Boselli, d’altro canto, dopo aver appoggiato le strategie di Cadorna, fu costretto a dimettersi e a ‘passare per le Forche Caudine’, andando a consegnare le dimissioni direttamente da Re Vittorio Emanuele III. Il riferimento, forse, è un po’ più oscuro. Siamo nel 321 a. C., nell’età della Roma repubblicana. La città dei sette colli è in piena espansione, ma è ancora lontana dall’essere quell’entità che estende il proprio dominio su tre continenti.

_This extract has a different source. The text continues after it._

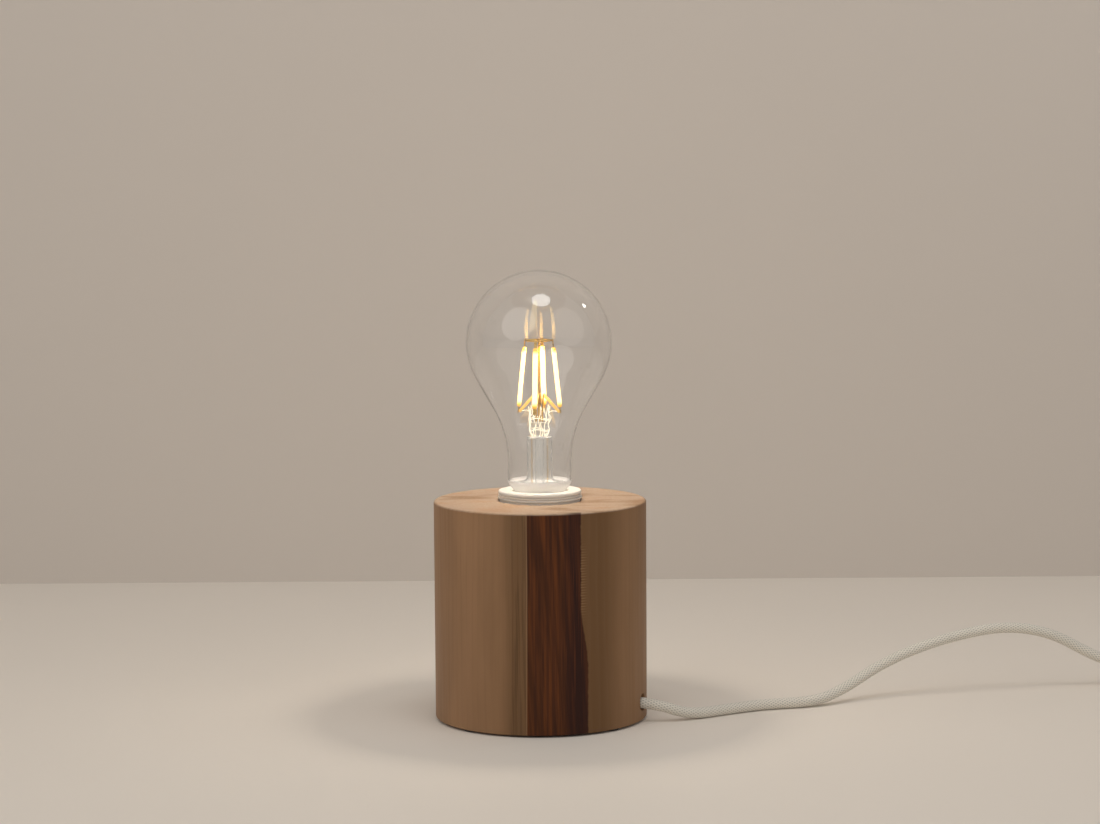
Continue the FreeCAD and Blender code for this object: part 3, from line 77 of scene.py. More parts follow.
def length(name, description, default):
    return bpy.props.FloatProperty(
        name=name, description=description, default=default, unit="LENGTH", precision=5
    )


def angle(name, description, default):
    return bpy.props.FloatProperty(
        name=name, description=description, default=default, unit="ROTATION", precision=4
    )


def colour(name, description, default):
    return bpy.props.FloatVectorProperty(
        name=name, description=description, default=default, subtype="COLOR", min=0.0, max=1.0
    )


def strength(name, description, default):
    return bpy.props.FloatProperty(name=name, description=description, default=default, min=0.0)


class LampView(bpy.types.PropertyGroup):
    """Where the camera stands, what it sees and how the lamp is lit."""

    place: bpy.props.FloatVectorProperty(
        name="Camera place",
        description="Place of the camera",
        default=(-0.0014, -1.36944, 0.28826),
        subtype="TRANSLATION",
    )
    pitch: angle("Pitch", "How far the camera looks down", math.radians(5.977))
    yaw: angle("Yaw", "How far the camera is turned to its right", math.radians(0.268))
    roll: angle("Roll", "Tilt of the camera about its own line of sight", math.radians(-0.3705))
    lens: strength("Lens", "Focal length in millimetres on a 36 mm wide sensor", 96.0)
    wall_distance: length("Wall distance", "From the lamp's axis back to the backdrop", 0.4)
    floor_colour: colour("Floor", "Colour of the floor", srgb(232, 224, 214))
    wall_colour: colour("Backdrop", "Colour of the backdrop", srgb(205, 196, 187))
    key_power: strength("Key light", "Power of the large soft light, in watts", 5.0)
    fill_power: strength("Fill light", "Power of the light on the other side, in watts", 2.2)
    top_power: strength("Top light", "Power of the soft light overhead, in watts", 1.6)
    bulb_power: strength("Bulb light", "Power of the bulb's own light, in watts", 0.45)
    sky_strength: strength("Surroundings", "Brightness of the surroundings", 0.36)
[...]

In lotta per mantenere l’egemonia nel centro Italia, si scontra con la popolazione dei Sanniti, già sconfitta in passato ed ex-alleati. Un’accorta strategia sannitica, attraverso forme estremamente rudimentali ma comunque efficaci di controspionaggio, porta le fila dell’esercito romano in prossimità di Caudio, città oggi scomparsa e non ancora localizzata. Si muove attraverso un passaggio delimitato da due gole (le Forche), ma sorvegliato dai Sanniti pronti all’azione. Passata la prima gola, si avvicinano alla seconda, ma la trovano chiusa dalla presenza sannitica. Voltatisi indietro, i Romani trovano anche la prima gola chiusa dai Sanniti. Sono circondati, sconfitti, umiliati. I Sanniti concessero la resa ai Romani, a condizione che tutti i soldati dell’esercito repubblicano passassero, spogliati dell’armatura e vestiti della sola tunica, con la testa sotto un giogo, come atto di umiliazione estrema. Il morale dell’esercito e della città fu a pezzi: i cittadini romani esposero le insegne del lutto e i soldati romani, vergognandosi, non riuscivano neppure a uscire di casa. Forse, il fatto che Caudio, la città delle Forche Caudine, oggi non si trovi più è perché i Romani, una volta conquistata, l’hanno cancellata dalla storia. Ma non dalla memoria.

Questi sono solo alcuni esempi di come la storia sia diventata parte del linguaggio comune. Non bisogna fare un Quarantotto con questi modi di dire, altrimenti si rischia una Caporetto che neanche passando per le Forche Caudine o andando a Canossa si può risolvere!